Élevé chez les jésuites, il se cabre devant leur discipline ; et il demeurera cabré toute sa vie devant un catholicisme dont, certes, il n’oublia jamais la leçon (l’Homme inhabité). Le soir, après l’école, il retrouve une série de portraits de famille, qui l’obséderont à jamais (le Repoussoir). À quinze ans, le voici à Madrid, adonné à la peinture comme à son futur métier et cherchant ses maîtres au musée du Prado. Ses camarades l’initient à la poésie et à la musique « modernistes », celle de Rubén Darío et de Juan Ramón Jiménez, celle de Debussy et de Falla. Il prend contact avec le peintre Daniel Vázquez Díaz, qui avait fréquenté l’École de Paris, et avec le poète Aleixandre, qui cherchait sa voie du côté de Marinetti et d’Apollinaire. Dans ses premiers vers, il se raconte à lui-même : Marinero en tierra (Marin à terre, 1925) lui vaut le Prix national de littérature et l’amitié d’un jaloux protecteur, Juan Ramón Jiménez, Andalou atlantique comme lui. Sa technique relève alors de l’impressionnisme asyndétique. Dans une seule tonalité, les touches s’ordonnent fraîchement et de guingois. Mais se contentera-t-il, virtuose, de creuser cet inépuisable filon ? À la fois pour se sauver et se démentir, il écrit El alba del alhelí (À l’aube, trois giroflées, 1927). Là, il rejoint, dans le drame et la tendresse, dans la joie et la lumière, la poésie populaire traditionnelle, la poésie vivante andalouse.
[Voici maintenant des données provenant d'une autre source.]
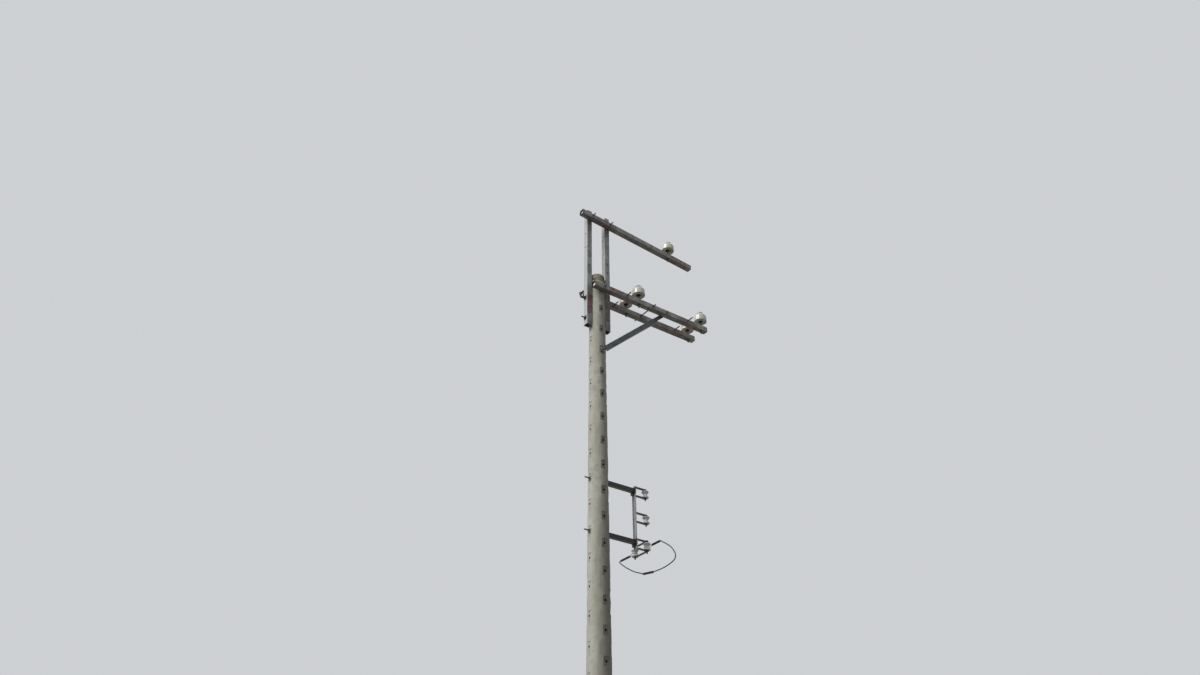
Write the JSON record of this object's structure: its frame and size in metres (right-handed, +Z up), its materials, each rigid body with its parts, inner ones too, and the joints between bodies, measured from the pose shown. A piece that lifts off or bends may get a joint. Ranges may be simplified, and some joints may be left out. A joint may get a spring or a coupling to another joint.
{
  "type": "concrete utility pole",
  "caption": "Tapered round concrete utility pole with side-reaching steel crossarms, raised top arm, pin insulators, and a low voltage spool rack with a jumper loop.",
  "frame": {"origin": "centre of the pole at ground level", "axes": "+Z up the pole, +X along the long side of the arms, +Y along the line"},
  "size_m": [1.9609, 0.984, 9.8873],
  "materials": {
    "concrete": "weathered spun concrete",
    "mortar": "stained mortar",
    "galvanised_tube": "dull galvanised, weathered",
    "weathered_tube": "galvanised, rust stained",
    "bolt_steel": "dark weathered zinc",
    "dark_steel": "dark weathered zinc",
    "bar_steel": "dull zinc",
    "pin_steel": "dull zinc",
    "porcelain": "glazed porcelain",
    "spool_porcelain": "glazed porcelain",
    "grip_cover": "black taped cover",
    "cable_sheath": "black cable sheath"
  },
  "bodies": {
    "root": {"pole_shaft": "concrete", "pole_cap": "mortar", "raiser_left": "galvanised_tube", "raiser_right": "galvanised_tube", "raiser_upper_bolt": "bolt_steel", "raiser_lower_bolt": "bolt_steel", "eye_nut": "bolt_steel", "top_arm": "weathered_tube", "top_arm_bolts": "bolt_steel", "near_arm": "weathered_tube", "far_arm": "weathered_tube", "arm_pole_bolt": "bolt_steel", "arm_tie_bolt": "bolt_steel", "near_arm_bolts": "bolt_steel", "far_arm_bolts": "bolt_steel", "arm_brace": "dark_steel", "brace_foot_bolt": "bolt_steel", "brace_head_bolt": "bolt_steel", "top_pin": "pin_steel", "near_inner_pin": "pin_steel", "near_outer_pin": "pin_steel", "far_inner_pin": "pin_steel", "far_outer_pin": "pin_steel", "top_insulator": "porcelain", "near_inner_insulator": "porcelain", "near_outer_insulator": "porcelain", "far_inner_insulator": "porcelain", "far_outer_insulator": "porcelain", "rack_upper_bracket": "dark_steel", "rack_lower_bracket": "dark_steel", "rack_upper_bolt": "bolt_steel", "rack_lower_bolt": "bolt_steel", "rack_back_bar": "bar_steel", "rack_prongs": "dark_steel", "rack_rods": "bolt_steel", "upper_spool": "spool_porcelain", "middle_spool": "spool_porcelain", "lower_spool": "spool_porcelain", "spool_link": "dark_steel", "link_rod": "bolt_steel", "link_spool": "spool_porcelain", "near_grip": "grip_cover", "far_grip": "grip_cover", "near_jumper": "cable_sheath", "far_jumper": "cable_sheath", "jumper_sleeve": "grip_cover"}
  },
  "joints": []
}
Son ami Lorca s’engageait alors dans le même sentier « folklorique », non moins étroit et non moins dangereux que le premier, qui était « impressionniste ». Alberti aspira bientôt à une poésie plus solide, plus construite. Le grand poète espagnol Góngora lui apprend à monter pierre par pierre une ode ou un grand chant. Il bâtit Cal y canto (Chaux vive, 1926-1927), œuvre hermétique et savante.

Or, en 1928, l’homme se retourne sur lui-même. La mue est terrible. Mille démons s’acharnent à le vider, surgis de quelque souvenir de collège, d’une leçon de théologie morale : Sobre los ángeles (Mon âme à tous les diables) offre la tumultueuse image d’un total désarroi. Alberti va bientôt se venger de ce coup abominable des anges exterminateurs. Il écrit El hombre deshabitado (l’Homme inhabité, 1929 ; publié en 1931), « auto sacramental » à la manière de Calderón, drame allégorique, mais qui s’achève sur un très espagnol blasphème. Et c’est encore à sainte Thérèse d’Avila la mystique qu’il recourt dans Sermones y moradas (Prêches et séjours au château de l’âme, 1929-1930 ; publié en 1935), un orgueilleux défi non tant au Créateur, cette fois, qu’à la société, d’où nous vient tout le mal. La crise s’achève lors de son mariage et sur son total engagement politique. Alberti donne alors dans l’agitation, la propagande et la littérature de combat. Quand, en 1936, la guerre civile éclate, il rajeunit le romance traditionnel, qui conjugue la narration épico-héroïque, l’écriture dramatique et le lyrisme de la ferveur. Hélas ! lorsque le poème devient une arme, la poésie tombe en danger de mort.